Well, who would have guessed what would be happening now in one's life; sometimes i reflect that its a bit like a movie, where things play out in a surreal atmosphere as they're happening to some one else and that as soon as i wake up it'll be back to the way it was before everything started.
Quite cryptic? That's deliberate, partly because i dont want my laundry publicly viewed as it's been stressful enough without it being used against me. But remembering the blog is a sounding board, and may be useful for someone going through similar experiences; here goes.

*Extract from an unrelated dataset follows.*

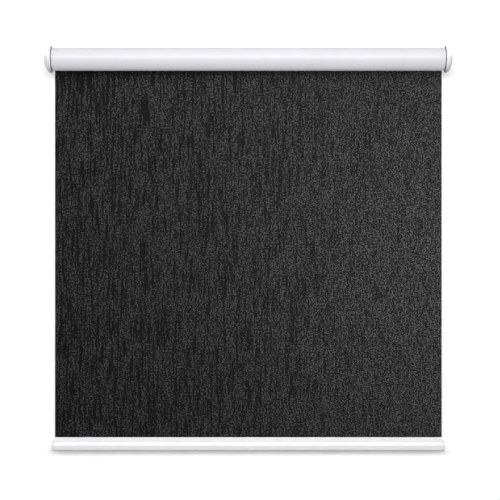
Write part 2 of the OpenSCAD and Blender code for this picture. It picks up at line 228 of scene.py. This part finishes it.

After 16 years of marriage I have concluded it is better to separate. Several things have helped me conclude this, one of whom is the new love of my life but NOT the cause of the breakup. The marriage was broken long before that time, possibly for two or more years before. This fact had been confirmed independently by several close friends of both of us who, when informed of our inpending separation, had said things such as "they weren't surprised" and "had noticed stuff going on". Pity it took me such a long time to see the same.
Now, of course, we have the messy affair of divorce and separating everything in our lives. Of course the easy answer is to blame the other woman, however for me the other woman is not relevant in the decision. It is of course easy to say that having any affair is wrong and the reason for breaking up; but in this unique situation it isn't and for me (easy to say) is the only thing keeping me sane and on the rails.
So, with impending legal costs, house removal and stress regarding bad feelings, I can honestly say I am not looking forward to christmas this year.